§ Data excerpt
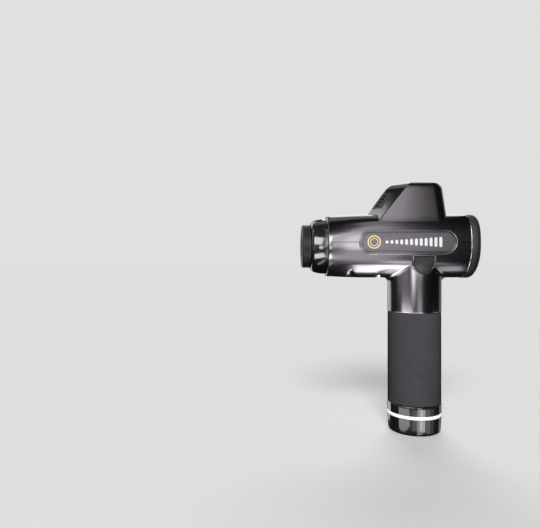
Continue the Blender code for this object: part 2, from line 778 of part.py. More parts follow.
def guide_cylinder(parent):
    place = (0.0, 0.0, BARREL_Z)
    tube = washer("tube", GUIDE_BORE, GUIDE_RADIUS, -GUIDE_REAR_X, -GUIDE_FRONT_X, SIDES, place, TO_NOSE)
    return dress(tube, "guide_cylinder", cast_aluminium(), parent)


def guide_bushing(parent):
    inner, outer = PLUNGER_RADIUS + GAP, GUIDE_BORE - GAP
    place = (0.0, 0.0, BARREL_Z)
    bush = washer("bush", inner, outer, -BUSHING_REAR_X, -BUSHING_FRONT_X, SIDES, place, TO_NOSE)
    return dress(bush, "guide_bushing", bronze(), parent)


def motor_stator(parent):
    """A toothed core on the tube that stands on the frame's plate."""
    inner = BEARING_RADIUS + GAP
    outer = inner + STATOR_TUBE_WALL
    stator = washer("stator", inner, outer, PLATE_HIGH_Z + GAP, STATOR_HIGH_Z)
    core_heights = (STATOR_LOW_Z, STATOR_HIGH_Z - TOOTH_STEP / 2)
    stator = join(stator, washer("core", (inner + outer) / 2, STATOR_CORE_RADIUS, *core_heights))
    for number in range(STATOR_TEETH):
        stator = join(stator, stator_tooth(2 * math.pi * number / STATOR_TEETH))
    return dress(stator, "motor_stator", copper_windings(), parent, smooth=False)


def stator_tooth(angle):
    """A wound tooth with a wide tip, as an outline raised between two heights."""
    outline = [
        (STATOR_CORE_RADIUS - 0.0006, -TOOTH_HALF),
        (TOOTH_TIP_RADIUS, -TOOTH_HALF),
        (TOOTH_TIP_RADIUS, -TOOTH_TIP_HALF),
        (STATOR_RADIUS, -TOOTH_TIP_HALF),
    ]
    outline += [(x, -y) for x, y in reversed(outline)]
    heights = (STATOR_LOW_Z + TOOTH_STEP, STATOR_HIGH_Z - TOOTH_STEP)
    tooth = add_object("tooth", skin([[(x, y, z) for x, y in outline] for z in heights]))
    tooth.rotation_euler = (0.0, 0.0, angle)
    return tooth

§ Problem
Your output must be the lines of the material above, from the first through the line that contains "copper_windings(), parent, smooth=False)", copied exactly. Include both endpoints and nothing else.

§ Written solution
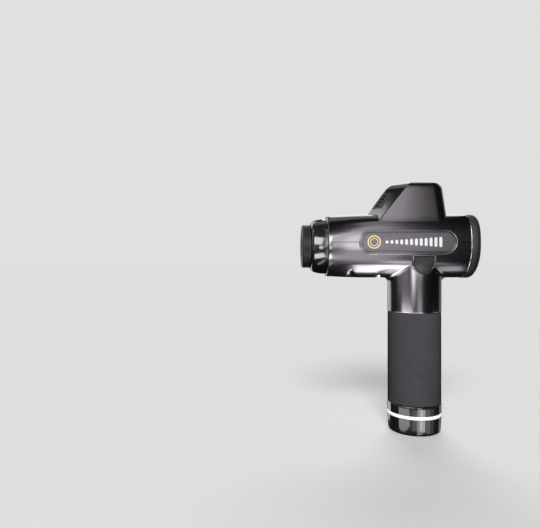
Continue the Blender code for this object: part 2, from line 778 of part.py. More parts follow.
def guide_cylinder(parent):
    place = (0.0, 0.0, BARREL_Z)
    tube = washer("tube", GUIDE_BORE, GUIDE_RADIUS, -GUIDE_REAR_X, -GUIDE_FRONT_X, SIDES, place, TO_NOSE)
    return dress(tube, "guide_cylinder", cast_aluminium(), parent)


def guide_bushing(parent):
    inner, outer = PLUNGER_RADIUS + GAP, GUIDE_BORE - GAP
    place = (0.0, 0.0, BARREL_Z)
    bush = washer("bush", inner, outer, -BUSHING_REAR_X, -BUSHING_FRONT_X, SIDES, place, TO_NOSE)
    return dress(bush, "guide_bushing", bronze(), parent)


def motor_stator(parent):
    """A toothed core on the tube that stands on the frame's plate."""
    inner = BEARING_RADIUS + GAP
    outer = inner + STATOR_TUBE_WALL
    stator = washer("stator", inner, outer, PLATE_HIGH_Z + GAP, STATOR_HIGH_Z)
    core_heights = (STATOR_LOW_Z, STATOR_HIGH_Z - TOOTH_STEP / 2)
    stator = join(stator, washer("core", (inner + outer) / 2, STATOR_CORE_RADIUS, *core_heights))
    for number in range(STATOR_TEETH):
        stator = join(stator, stator_tooth(2 * math.pi * number / STATOR_TEETH))
    return dress(stator, "motor_stator", copper_windings(), parent, smooth=False)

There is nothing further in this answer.